## Your task
Output every line below exactly.

## Source excerpt
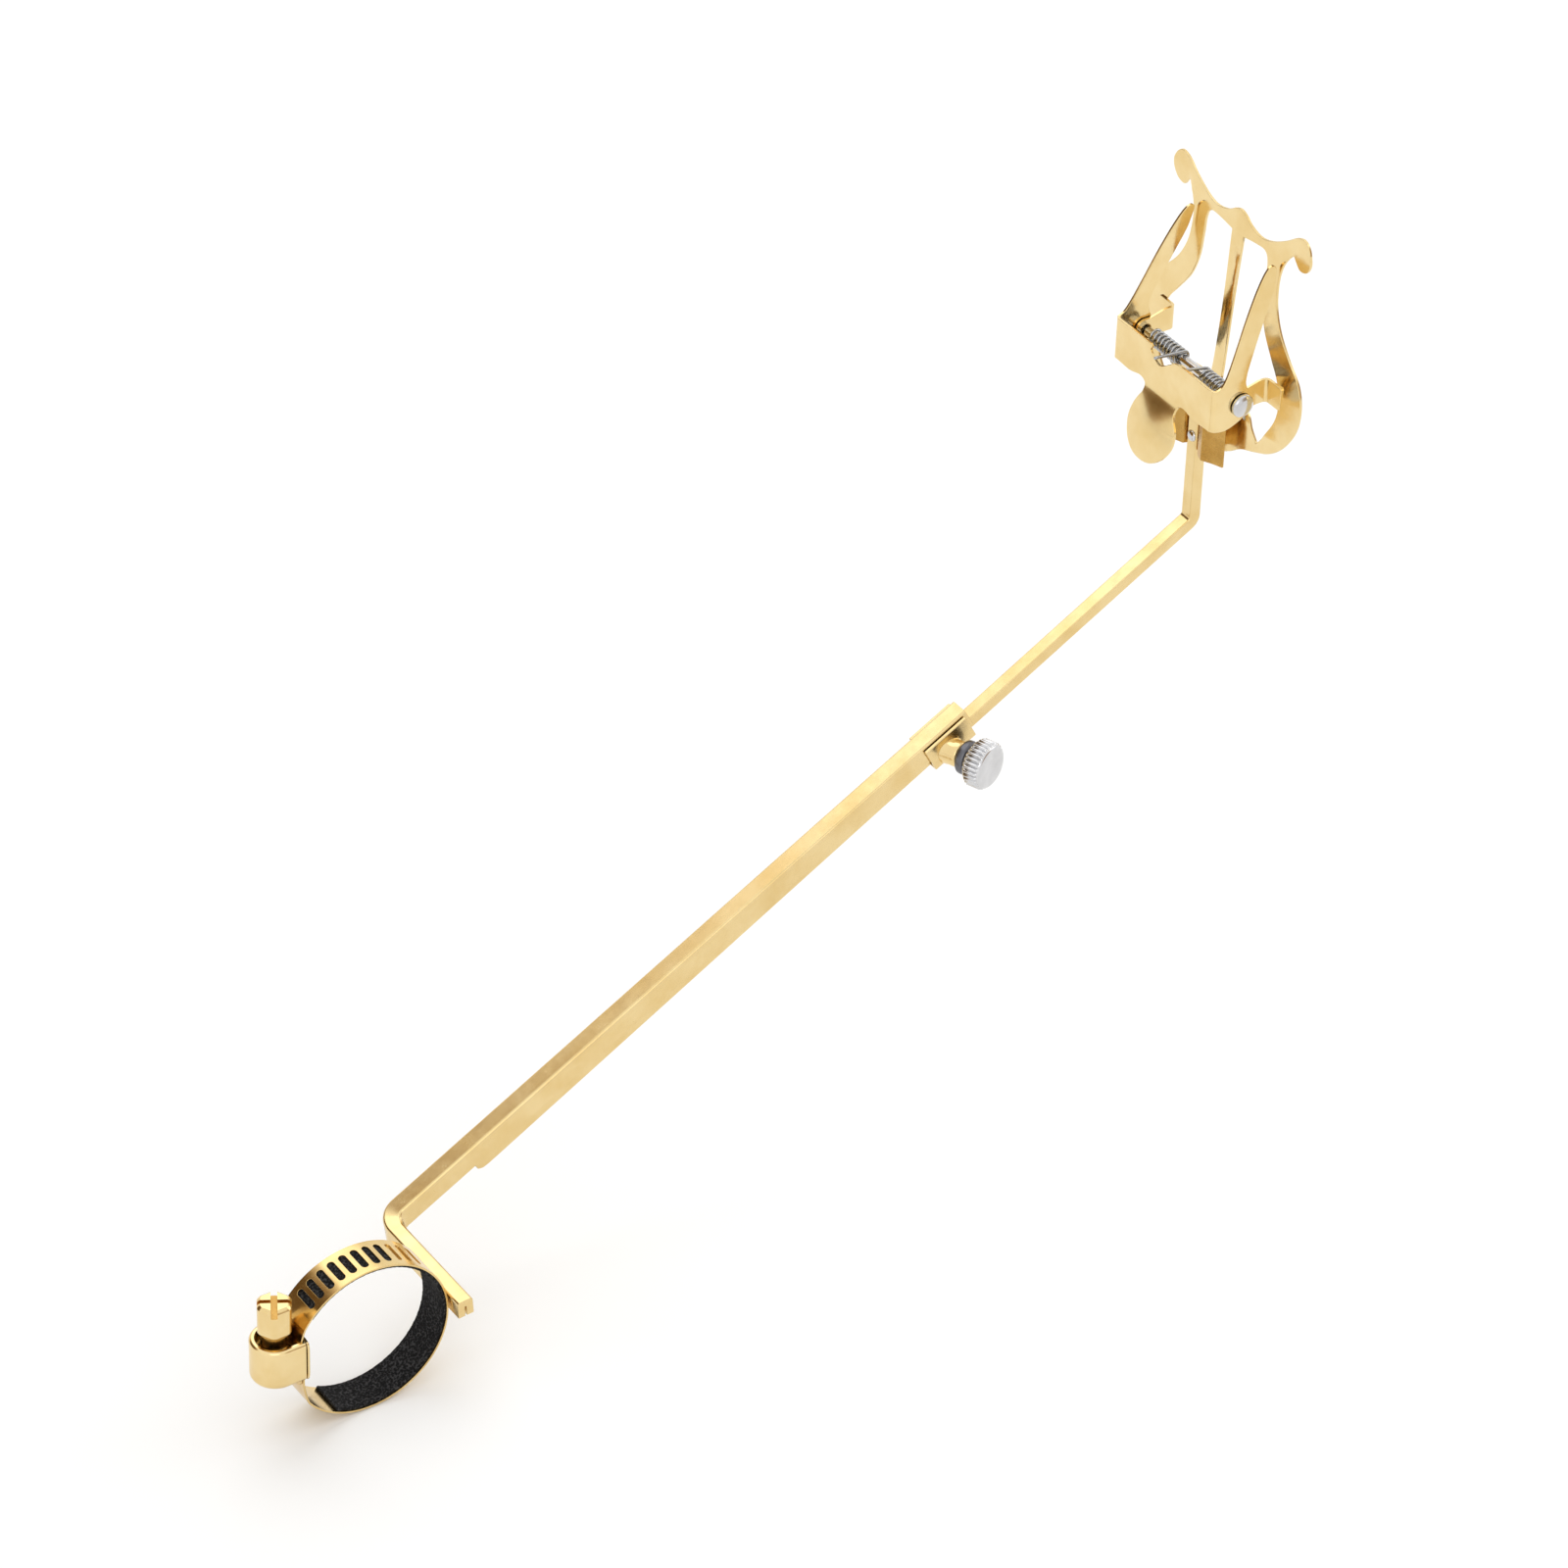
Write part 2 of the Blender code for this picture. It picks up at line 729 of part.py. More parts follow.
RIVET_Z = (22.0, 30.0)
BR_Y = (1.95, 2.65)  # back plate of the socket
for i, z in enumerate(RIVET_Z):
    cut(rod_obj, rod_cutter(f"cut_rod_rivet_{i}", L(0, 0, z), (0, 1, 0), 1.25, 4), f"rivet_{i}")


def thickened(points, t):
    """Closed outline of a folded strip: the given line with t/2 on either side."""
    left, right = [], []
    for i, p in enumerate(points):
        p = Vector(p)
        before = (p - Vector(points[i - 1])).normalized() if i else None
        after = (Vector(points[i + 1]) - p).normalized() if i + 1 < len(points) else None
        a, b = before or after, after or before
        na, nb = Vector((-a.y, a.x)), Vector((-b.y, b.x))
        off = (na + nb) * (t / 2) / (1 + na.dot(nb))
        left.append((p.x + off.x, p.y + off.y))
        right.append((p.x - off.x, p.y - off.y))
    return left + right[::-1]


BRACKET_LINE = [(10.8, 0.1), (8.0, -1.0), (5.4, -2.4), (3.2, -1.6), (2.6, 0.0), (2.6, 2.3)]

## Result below
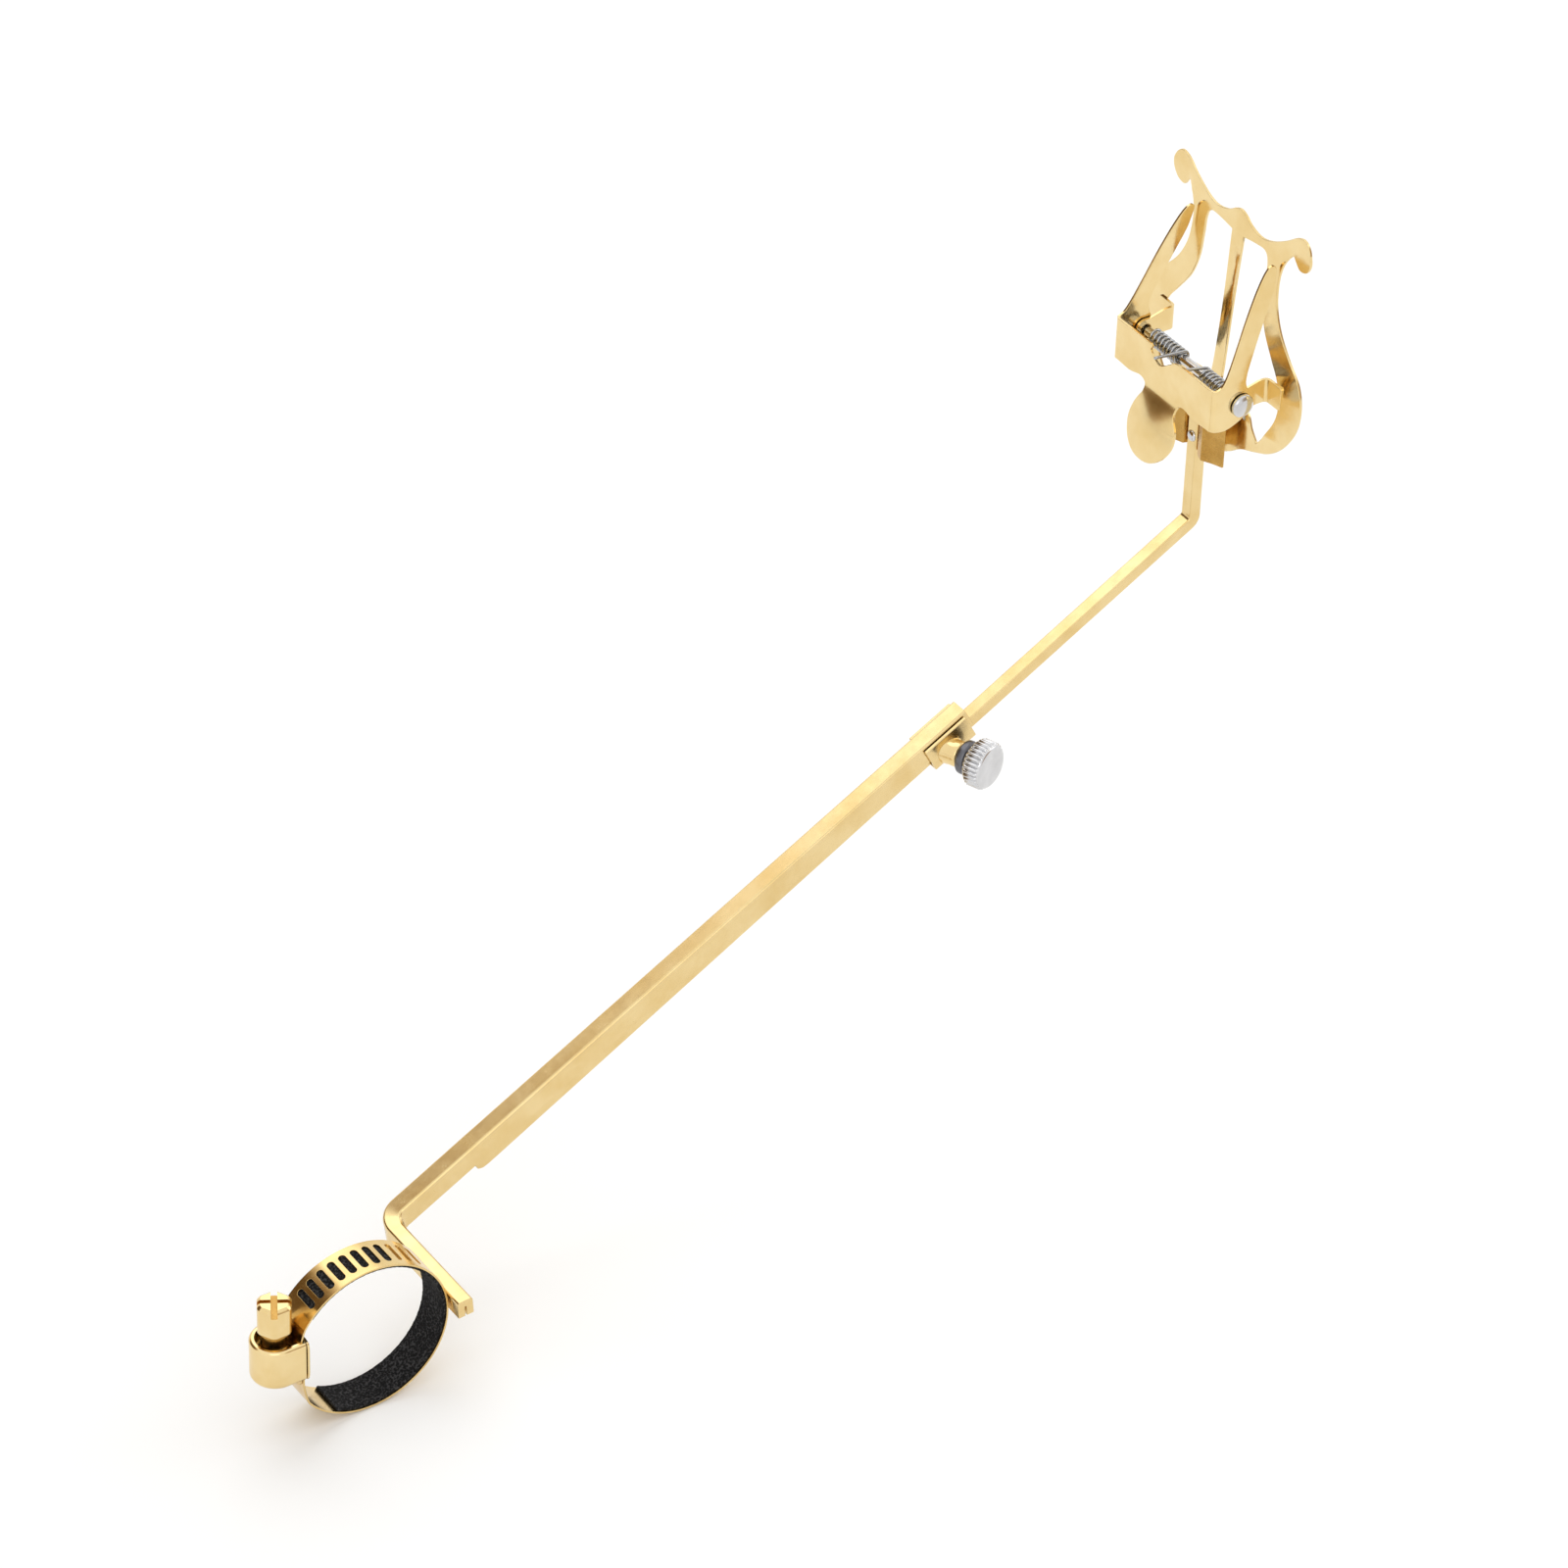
Write part 2 of the Blender code for this picture. It picks up at line 729 of part.py. More parts follow.
RIVET_Z = (22.0, 30.0)
BR_Y = (1.95, 2.65)  # back plate of the socket
for i, z in enumerate(RIVET_Z):
    cut(rod_obj, rod_cutter(f"cut_rod_rivet_{i}", L(0, 0, z), (0, 1, 0), 1.25, 4), f"rivet_{i}")


def thickened(points, t):
    """Closed outline of a folded strip: the given line with t/2 on either side."""
    left, right = [], []
    for i, p in enumerate(points):
        p = Vector(p)
        before = (p - Vector(points[i - 1])).normalized() if i else None
        after = (Vector(points[i + 1]) - p).normalized() if i + 1 < len(points) else None
        a, b = before or after, after or before
        na, nb = Vector((-a.y, a.x)), Vector((-b.y, b.x))
        off = (na + nb) * (t / 2) / (1 + na.dot(nb))
        left.append((p.x + off.x, p.y + off.y))
        right.append((p.x - off.x, p.y - off.y))
    return left + right[::-1]


BRACKET_LINE = [(10.8, 0.1), (8.0, -1.0), (5.4, -2.4), (3.2, -1.6), (2.6, 0.0), (2.6, 2.3)]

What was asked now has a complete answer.